EC2 instance level network performance metrics provided Richard with the insights to detect which allowances were exceeded. Without these, it could have been much more difficult to identify the root cause of the problem. Overall, these metrics helped reduce MTTR improving service availability.
Scenario #2 Benchmarking for new service rollout
Ana works for an established retail company. Her company has traditionally hosted IT infrastructure in their data centers and have only recently started migrating services to AWS. Active Directory (AD) services are a core component of their architecture and Domain Name Services hosted on the AD controllers. As many new stores are opening, she kicks off a pilot to extend additional AD controllers in the AWS Cloud.

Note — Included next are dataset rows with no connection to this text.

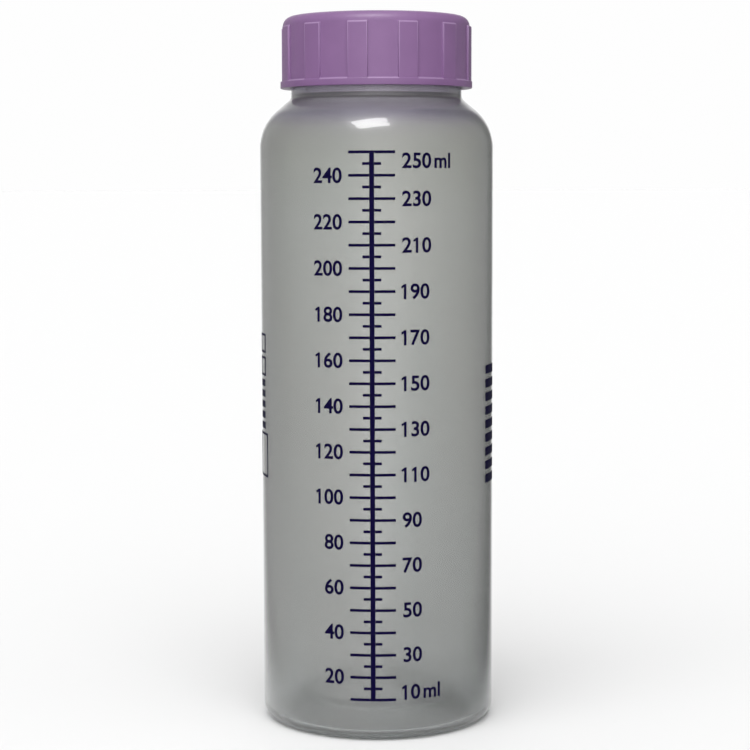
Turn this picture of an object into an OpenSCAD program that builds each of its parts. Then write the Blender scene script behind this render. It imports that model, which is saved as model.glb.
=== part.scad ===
// Graduated bottle with a screw cap.
// +Z is up, the origin is the centre of the base, and the graduation faces -Y.
// Sizes are in millimetres, angles in degrees.

/* [Body] */
// Outside diameter of the straight wall
body_d = 52.6; // [42:0.1:66]
// Height of the straight wall, from the base to where the shoulder starts
straight_h = 129.9; // [60:0.1:180]
// Thickness of the wall
wall_t = 1; // [0.7:0.05:1.5]
// Thickness of the floor
floor_t = 1.6; // [1:0.1:2.5]
// Outside radius of the corner between the wall and the base
base_corner_r = 3; // [2.5:0.1:4]
// Inside radius of the corner between the wall and the floor
floor_corner_r = 2; // [1:0.1:2.5]
// Width of the ring that the bottle stands on
foot_w = 1.3; // [0.8:0.1:2]
// How far the middle of the base is pushed up
punt_h = 5; // [2:0.1:7]
// Width of the slope from the foot ring up to the middle of the base
punt_slope_w = 6; // [4:0.1:9]

/* [Shoulder and neck] */
// Radius of the rounded part of the shoulder
shoulder_r = 11; // [8:0.1:14]
// Slope of the shoulder above the rounded part, measured from the vertical
shoulder_slope = 50; // [40:1:60]
// Outside diameter of the smooth collar under the thread
collar_d = 38.4; // [30:0.1:41]
// Height of the collar above the shoulder
collar_h = 3.3; // [2:0.1:5]
// Radius of the fillet between the shoulder and the collar
collar_fillet_r = 1.5; // [0.5:0.1:2]
// Height of the threaded neck above the collar
neck_h = 12.5; // [10:0.1:16]
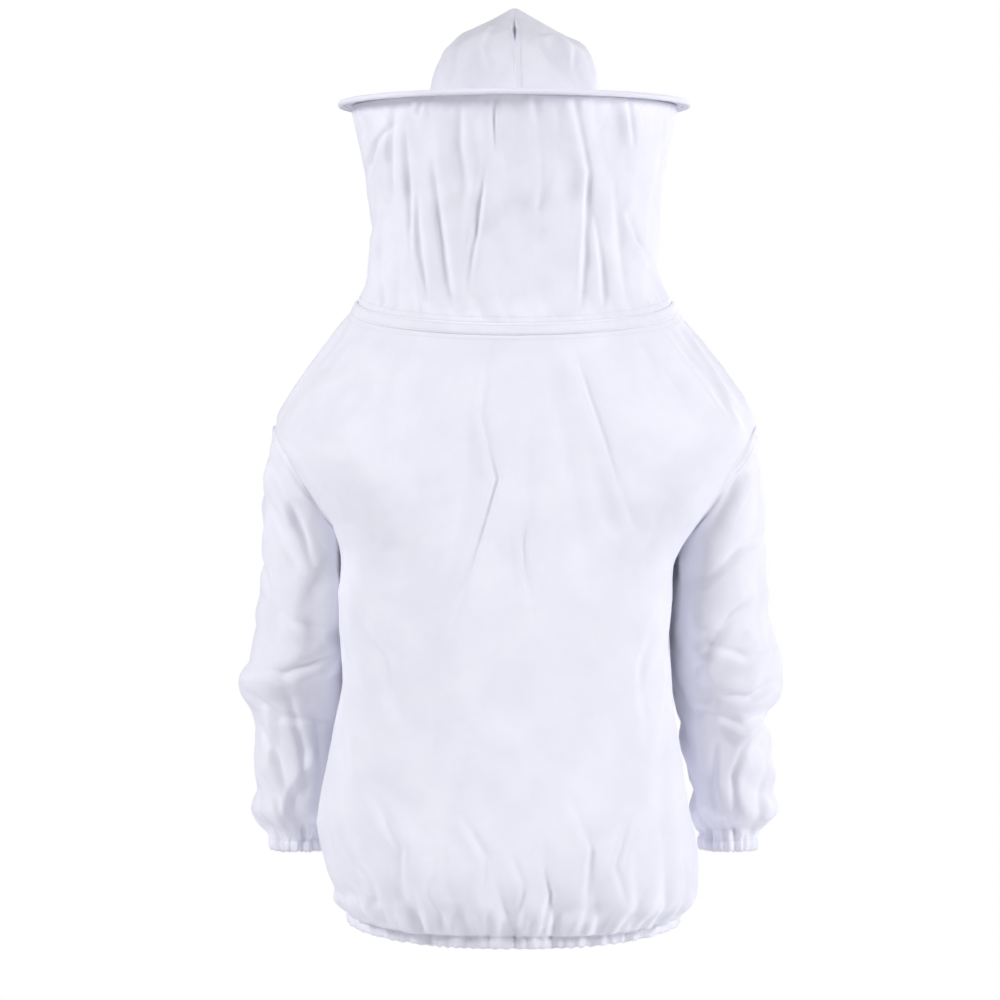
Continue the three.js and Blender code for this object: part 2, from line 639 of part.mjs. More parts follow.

During the project initiation phase, Ana learns about PPS allowance on the EC2 instances. These can have an effect on overall hybrid DNS design using AWS hosted AD Controllers, and the architecture needs to be designed accordingly. Ana also knows to turn on instance level network performance metrics and monitor them in CloudWatch metrics.
During the benchmarking process Ana noticed that the metric linklocal_allowance_exceeded is showing increased counts (as shown in the following Figure 4). Based on her calculation, AD server would hit these limits if all five stores utilize DNS services.
Figure4: Shows linklocal_allowance_exceeded on an instance. The metric shows sudden increase after 05:00.
Figure5: Shows a metric math feature for CloudWatch metric(s) for link local _allowance exceeded
Ana makes changes to the network architecture and follows the best practices for Hybrid DNS by using Amazon Route 53 Resolver endpoints along with Amazon Route 53 forwarding rules to manage Hybris DNS. By using these metrics during the benchmarking process, she avoids future problems. Using tools like iperf, she runs a comprehensive benchmarking exercise on various instances to find the right instance type.
These new metrics give you a high-resolution picture of network performance at the instance level. They are tools that can help you resolve problems faster and expand your network with confidence.